3. Process of Communicating Deficiencies in Internal Control

Effective communication of deficiencies involves a structured approach to ensure that issues are clearly conveyed, properly documented, and addressed by the appropriate parties.

A. Identifying and Classifying Deficiencies

  • Assessing Severity: Auditors must evaluate the severity of identified deficiencies to determine whether they are control deficiencies, significant deficiencies, or material weaknesses.
  • Evaluating Impact: Consider the potential impact of the deficiency on financial reporting, operational efficiency, and regulatory compliance.
  • Example: A missing reconciliation process for bank statements is evaluated as a significant deficiency due to the risk of undetected errors in cash balances.

B. Preparing the Communication

  • Written vs. Verbal Communication: While minor deficiencies may be communicated verbally, significant deficiencies and material weaknesses should be communicated in writing.
  • Clear and Concise Language: The communication should clearly describe the deficiency, its potential impact, and recommended corrective actions.
  • Example: The auditor drafts a letter to management outlining the nature of the identified deficiencies, including specific examples and the potential risks associated with each issue.

C. Delivering the Communication

  • To Management: All deficiencies, regardless of severity, should be communicated to management for their awareness and action.
  • To Those Charged with Governance: Significant deficiencies and material weaknesses should also be communicated to those charged with governance, such as the audit committee or board of directors.
  • Example: The auditor sends a formal communication to the audit committee summarizing material weaknesses identified in the internal control over financial reporting.

4. Best Practices for Communicating Deficiencies in Internal Control

To ensure that internal control deficiencies are effectively communicated and addressed, auditors should follow best practices in their approach.

A. Be Clear and Specific

  • Avoid Ambiguity: Clearly describe the nature of the deficiency, including specific examples and the processes affected.
  • Provide Context: Explain the potential impact of the deficiency on financial reporting and operational effectiveness.
  • Example: Instead of stating “controls over cash are weak,” the auditor specifies that “daily cash reconciliations are not consistently performed, increasing the risk of undetected discrepancies.”

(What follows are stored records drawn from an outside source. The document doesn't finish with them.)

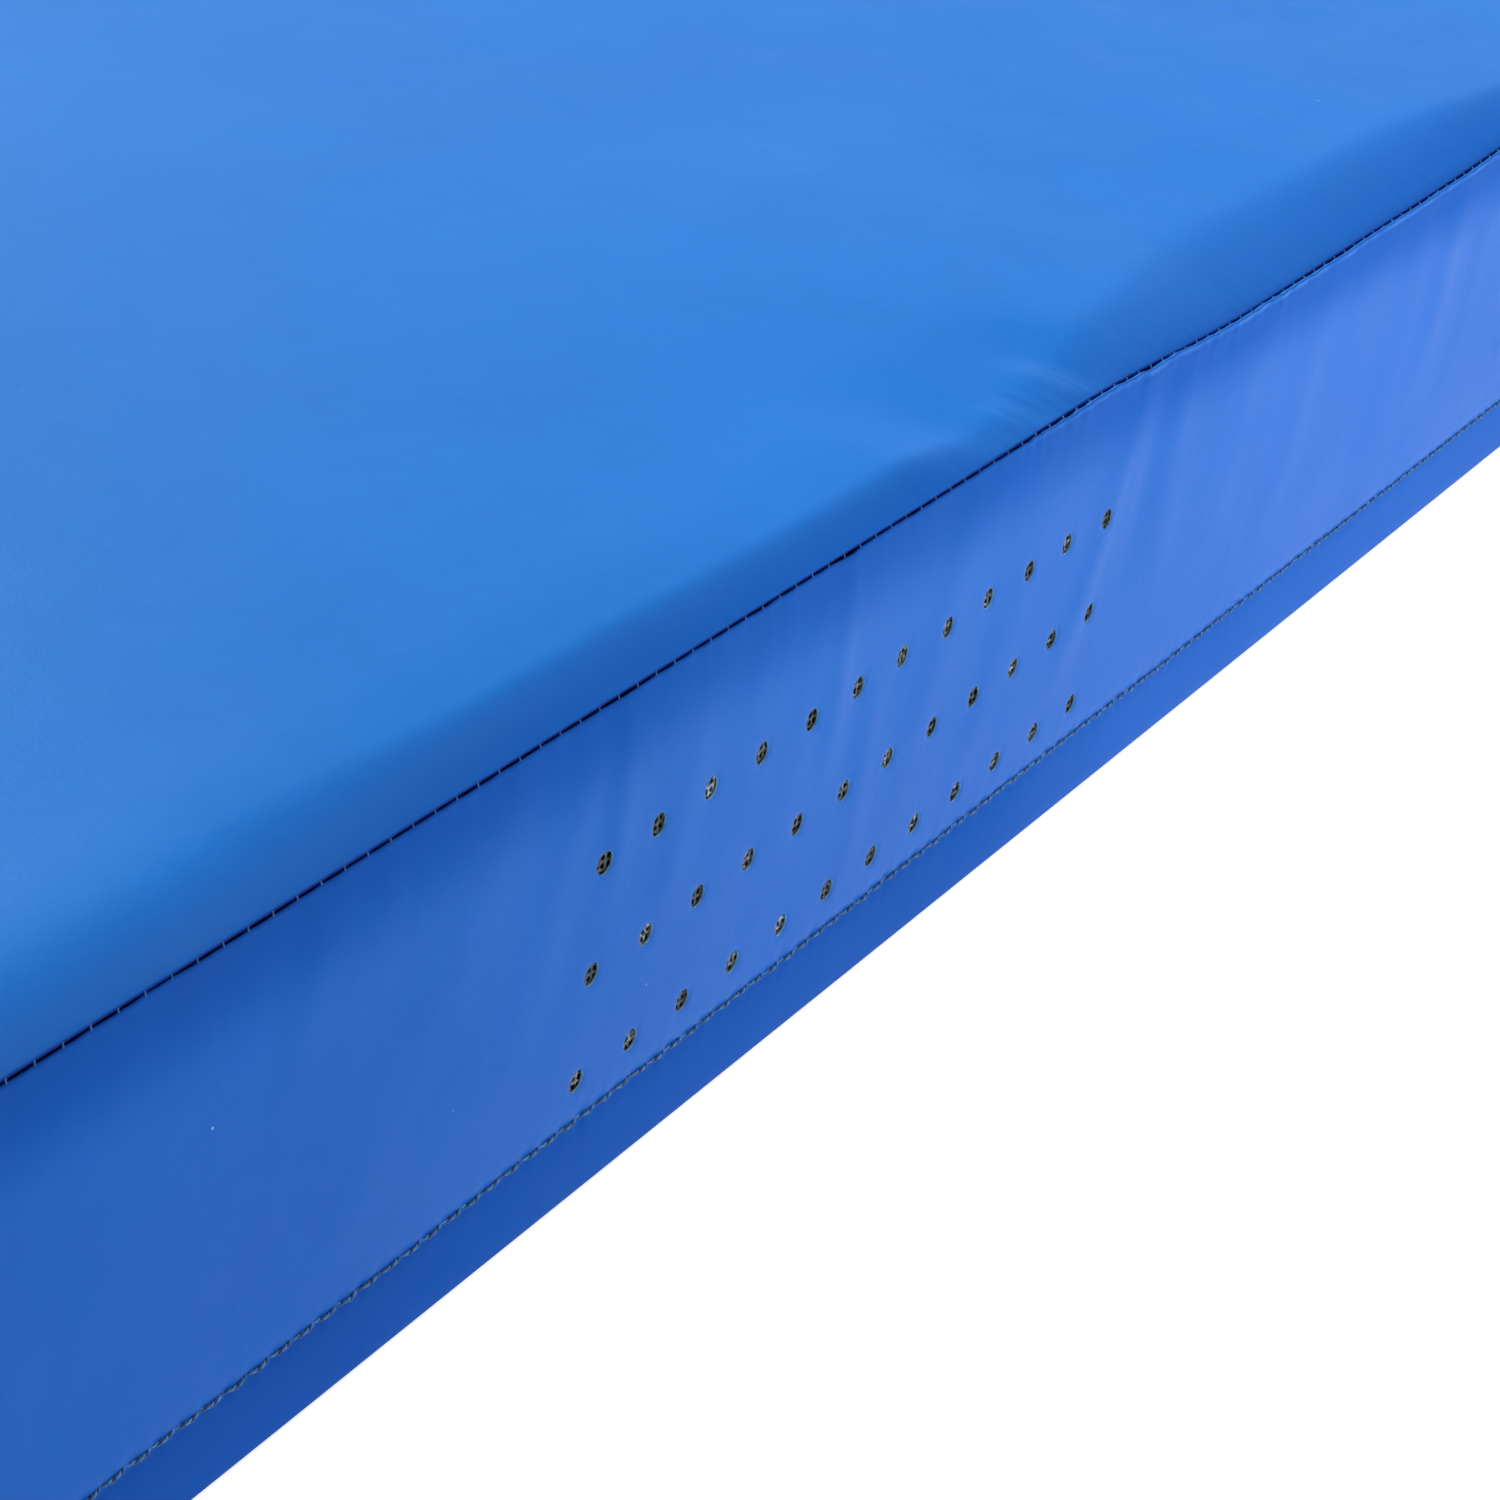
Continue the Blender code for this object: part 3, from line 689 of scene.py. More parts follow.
def lip_proud(s, side):
    """How far the side's fold stands out past the top's, along the slant of the seam."""
    if side == "front":
        return stations(s, LIP_PROUD)
    return np.zeros(np.shape(s))


def front_folds(s, z):
    total = np.zeros(np.shape(s))
    for upper, lower, width, height in FRONT_FOLDS:
        share = (upper[1] - z) / (upper[1] - lower[1])
        centre = upper[0] + (lower[0] - upper[0]) * share
        fade = smooth((share + 0.25) / 0.4) * smooth((1.3 - share) / 0.6)
        total += height * bell((s - centre) / width) * fade
    return total


def vent_sink(s, z):
    """The slight draw-in of the sheet round each punched vent."""
    heights = np.array(VENT_HEIGHTS)
    column = np.clip(np.round(s / VENT_PITCH - 0.5), -VENT_COLUMNS / 2, VENT_COLUMNS / 2 - 1)
    across = s - (column + 0.5) * VENT_PITCH
    up = z - heights[np.argmin(np.abs(z[:, None] - heights), axis=1)]
    away = np.hypot(across, up) - VENT_RADIUS
    return -0.12 * MM * smooth(1 - away / (0.5 * MM))


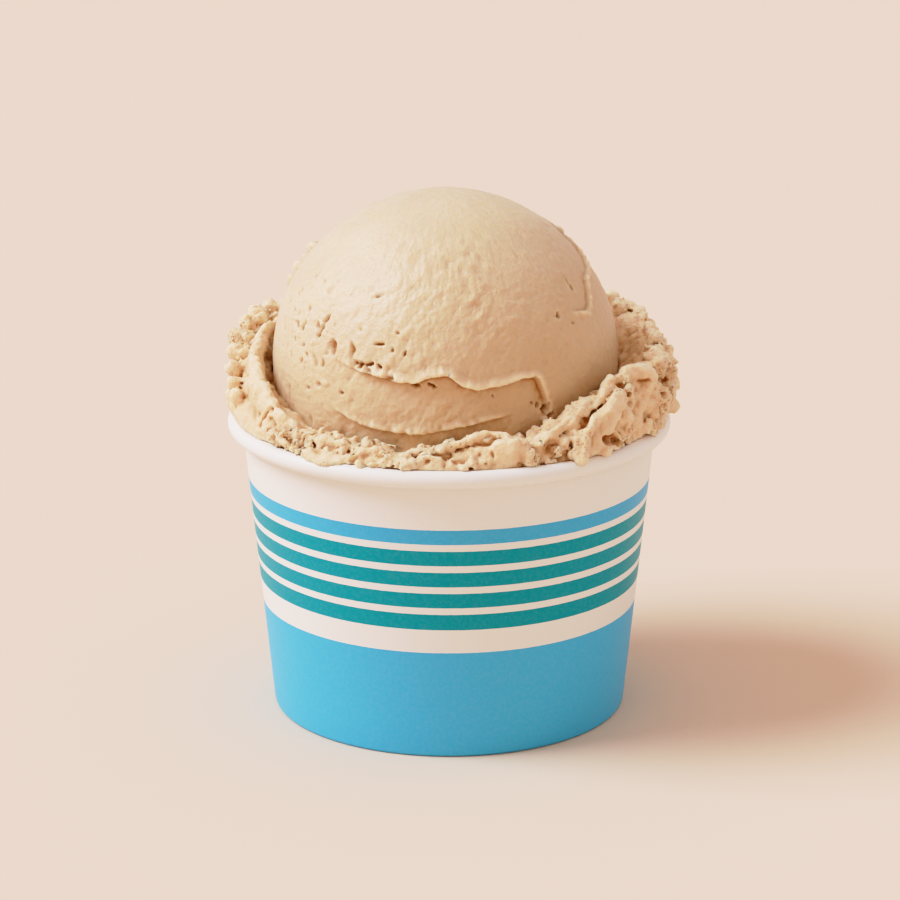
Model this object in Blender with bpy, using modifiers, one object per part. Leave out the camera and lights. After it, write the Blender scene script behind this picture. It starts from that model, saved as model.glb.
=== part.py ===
# Gelato cup: a small paper cup with a rolled rim, filled with gelato and topped by one large scoop.
#
# Run with: blender --background --python part.py, or from Blender's text editor.
# Units are metres, +Z is up, and the origin is the centre of the circle that the cup stands on.
# The side that faces the viewer is -Y. Angles go round +Z from +X, so the front is at 270 degrees.

import math
from bisect import bisect_right

import bmesh
import bpy
from mathutils import Matrix, Vector, noise

MM = 0.001

# Paper cup: the usual small gelato size, about 75 mm across the rim, 60 mm across the foot and 51 mm high.
FOOT_RADIUS = 30.0 * MM
WALL_FLARE = 0.0989
PAPER = 0.45 * MM
GAP = 0.3 * MM
CURL_RADIUS = 1.45 * MM
CURL_HEIGHT = 49.65 * MM
CURL_END_ANGLE = -118.0
RECESS = 6.0 * MM
FOLD_HEIGHT = 4.6 * MM
CORNER_RADIUS = 0.6 * MM
CUP_SEGMENTS = 56

# Scoop of gelato: a ball set a little to the left, sunk to below its equator in its own torn collar.
BALL_RADIUS = 29.0 * MM
BALL_CENTRE = Vector((-0.7 * MM, 0.0, 59.66 * MM))
GELATO_COLUMNS = 116
CAP_ROWS = 8
CAP_LATITUDE = 22.0
LEDGE_ROWS = 12
COLLAR_ROWS = 18
RIM_ROWS = 4
WALL_ROWS = 1

# The collar, by angle round the cup: (degrees, millimetres).
# Crest: how high its torn edge stands above the rim, and how far from the axis.
CREST_ABOVE_RIM = (
    (0, 16.2), (20, 16.8), (40, 15.8), (65, 14.0), (90, 13.0), (120, 13.6), (150, 14.4), (168, 13.8),
    (180, 11.8), (195, 8.2), (210, 5.8), (226, 3.2), (240, 2.5), (256, 2.5), (272, 3.6), (283, 5.2),
    (294, 4.4), (302, 6.4), (314, 9.0), (326, 12.2), (340, 15.2),
)
CREST_RADIUS = (
    (0, 34.8), (45, 34.8), (90, 34.2), (150, 34.6), (180, 35.0), (210, 33.0), (230, 31.6), (250, 31.0),
    (270, 31.0), (290, 31.4), (310, 32.8), (330, 34.2),
)
# Bulge: how far the outer face leans out over the rim.
BULGE_RADIUS = (
    (0, 38.0), (30, 37.6), (60, 37.0), (90, 36.8), (130, 36.8), (170, 37.6), (190, 37.4), (210, 36.6),
    (232, 36.0), (250, 35.2), (270, 34.8), (290, 35.0), (308, 36.4), (330, 37.4), (350, 38.0),
)
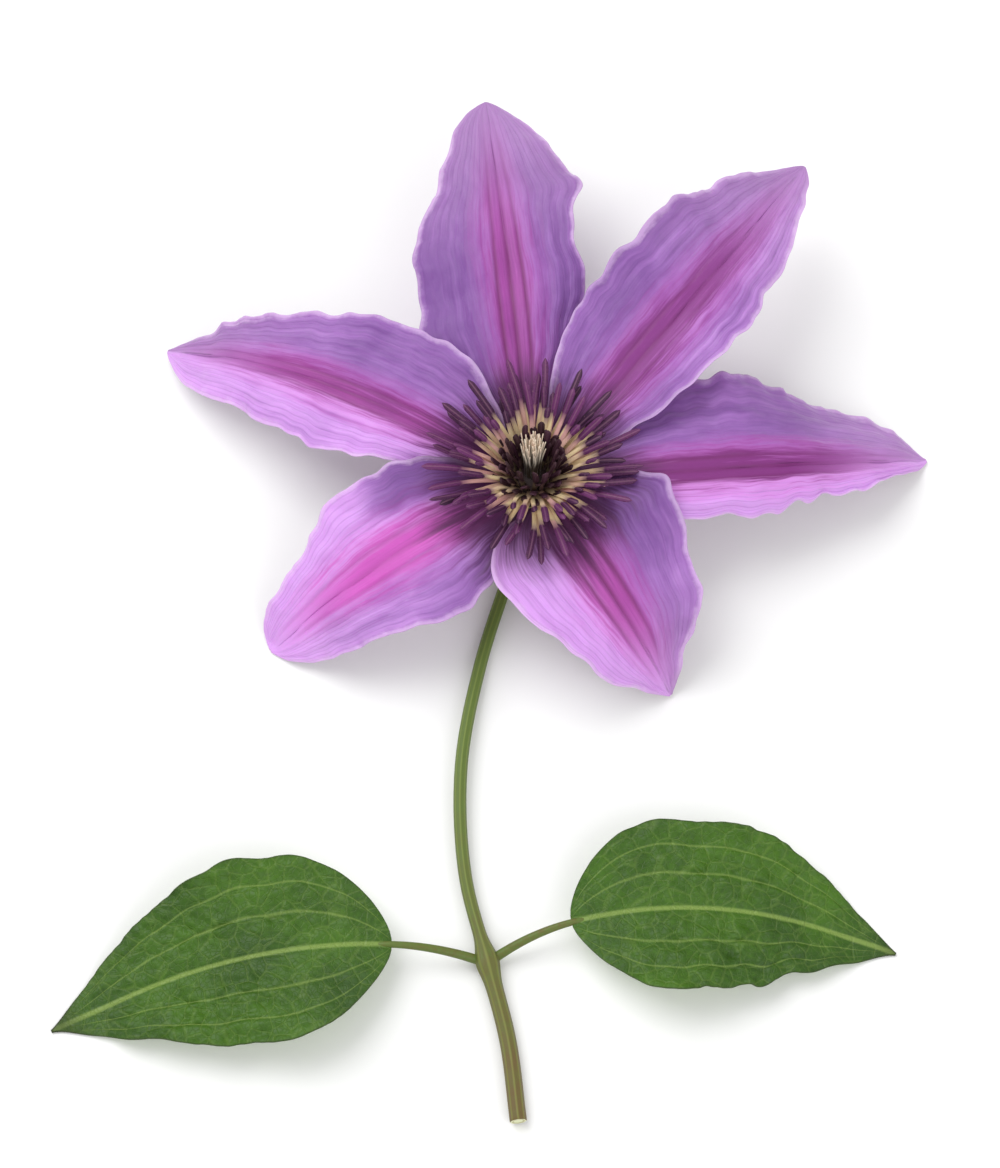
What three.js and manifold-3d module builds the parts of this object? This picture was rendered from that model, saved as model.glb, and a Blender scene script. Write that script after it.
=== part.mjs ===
// A cut clematis flower: six sepals, a boss of stamens round a silky pistil, a bent stalk and one pair of
// leaves. It lies on its back on a level surface at z = 0. Millimetres and degrees, +Z up, and the stalk
// runs towards -Y.
import * as THREE from "three";
import { mergeVertices } from "three/addons/utils/BufferGeometryUtils.js";
import Module from "manifold-3d";

const wasm = await Module();
wasm.setup();

// ---- driving dimensions ----
const GAP = 0.3; // clearance wherever two pieces meet

const HEART = 17; // height of the receptacle's rim, where the sepals spring from
const RIM = 6; // radius of that rim
const DOME = 3; // height of the receptacle's dome above the rim
const NECK = 5; // depth of the receptacle below the rim

const SEPAL_THICK = 0.9;
const SEPAL_CLAW = 2.1; // half width of a sepal's narrow foot
const SEPAL_TIP = 0.4; // half width left at a sepal's very tip

// Pairs are for the right and left of the midrib. wide: greatest width. belly: where along the length that
// is. shoulder: how slowly the blade widens from its foot. point: how drawn out the tip is. heading: compass
// of the foot from +X. sweep: how far the sepal has turned by its tip. rise and fall: its slope at foot and
// tip. roll: lift of its left margin. cup: lift of the margins above the midrib: a margin that lies over its
// neighbour lifts, one that is covered tucks down.
const SEPALS = [
  {
    length: 79, wide: [16, 18.6], belly: [0.65, 0.38], shoulder: 1.1, point: [0.76, 0.7],
    heading: 96, sweep: 1, rise: 20, fall: -14, roll: 0, cup: [-0.14, -0.12],
  },
  {
    length: 85, wide: [12.8, 17], belly: [0.5, 0.4], shoulder: 0.88, point: [0.88, 0.84],
    heading: 45.5, sweep: 12, rise: 23.5, fall: -20, roll: 3, cup: [0.14, 0.14],
  },
  {
    length: 82, wide: [9, 21.5], belly: [0.28, 0.44], shoulder: 0.85, point: [0.8, 0.95],
    heading: -2.5, sweep: 24.5, rise: 19.5, fall: -45.5, roll: 0, cup: [-0.16, -0.14],
  },
  {
    length: 50, wide: [16.2, 20], belly: [0.26, 0.25], shoulder: 0.62, point: [0.98, 1.2],
    heading: -60, sweep: 12, rise: 21.5, fall: -65, roll: 2, cup: [0.16, 0.22],
  },
  {
    length: 61, wide: [15.2, 15.4], belly: [0.33, 0.4], shoulder: 0.75, point: [0.7, 0.82],
    heading: 212, sweep: -5, rise: 17, fall: -54, roll: -9, cup: [0.12, -0.02],
  },
  {
    length: 83.5, wide: [16.4, 12.2], belly: [0.28, 0.52], shoulder: 0.85, point: [1.15, 0.8],
    heading: 155.5, sweep: -3, rise: 22, fall: -46, roll: -9, cup: [0.12, -0.08],
  },
];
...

B. Offer Practical Recommendations

  • Suggest Corrective Actions: Provide actionable recommendations for addressing the identified deficiencies.
  • Prioritize Actions: Highlight which deficiencies require immediate attention and which can be addressed over time.
  • Example: The auditor recommends implementing a formal approval process for all expenditures above a certain threshold and training staff on compliance with this process.

C. Maintain Professionalism and Objectivity

  • Constructive Tone: Communicate deficiencies in a professional and constructive manner, focusing on solutions rather than assigning blame.
  • Objective Reporting: Ensure that findings are based on factual evidence and supported by audit documentation.
  • Example: The auditor presents findings objectively, stating the facts of the control deficiency and its potential implications without attributing fault to specific individuals.

D. Follow Up on Deficiencies

  • Monitor Corrective Actions: Follow up with management to ensure that corrective actions have been implemented and are effective.
  • Reassess Controls: During subsequent audits, reassess the controls to determine if deficiencies have been adequately addressed.
  • Example: In the next audit cycle, the auditor tests the revised cash handling procedures to confirm that previously identified deficiencies have been resolved.

5. Challenges in Communicating Deficiencies in Internal Control

Communicating deficiencies in internal control can present several challenges that auditors need to manage effectively.

A. Resistance from Management

  • Challenge: Management may be resistant to acknowledging or addressing identified deficiencies, especially if they reflect poorly on the organization’s leadership.
  • Impact: Resistance can hinder the implementation of corrective actions and affect the auditor-client relationship.
  • Example: The auditor encounters resistance from management when highlighting weaknesses in the procurement process, as management perceives it as criticism of their oversight.

B. Complexity of Deficiencies

  • Challenge: Some deficiencies may involve complex processes or systems, making it difficult to communicate the issues clearly and concisely.
  • Impact: Misunderstandings about the nature or severity of the deficiency can lead to inadequate corrective actions.
  • Example: The auditor struggles to explain deficiencies in IT controls related to data security to non-technical members of the audit committee.

C. Balancing Timeliness with Thoroughness

  • Challenge: Auditors must balance the need for timely communication with the need to thoroughly investigate and document deficiencies.
  • Impact: Delays in communication can prevent timely corrective actions, while rushing the process may result in incomplete findings.
  • Example: The auditor prioritizes communicating a material weakness in revenue recognition controls immediately while continuing to investigate other less critical deficiencies.

The Importance of Communicating Deficiencies in Internal Control

Communicating deficiencies in internal control is a vital aspect of the auditing process that ensures transparency, accountability, and continuous improvement within an organization. By clearly identifying, documenting, and reporting control deficiencies to management and those charged with governance, auditors help organizations address weaknesses that could lead to financial misstatements or operational inefficiencies. Following best practices—such as providing specific recommendations, maintaining professionalism, and monitoring corrective actions—ensures that communication is effective and constructive. Despite challenges such as resistance from management or the complexity of certain deficiencies, proactive and clear communication supports sound governance, risk management, and financial reporting practices.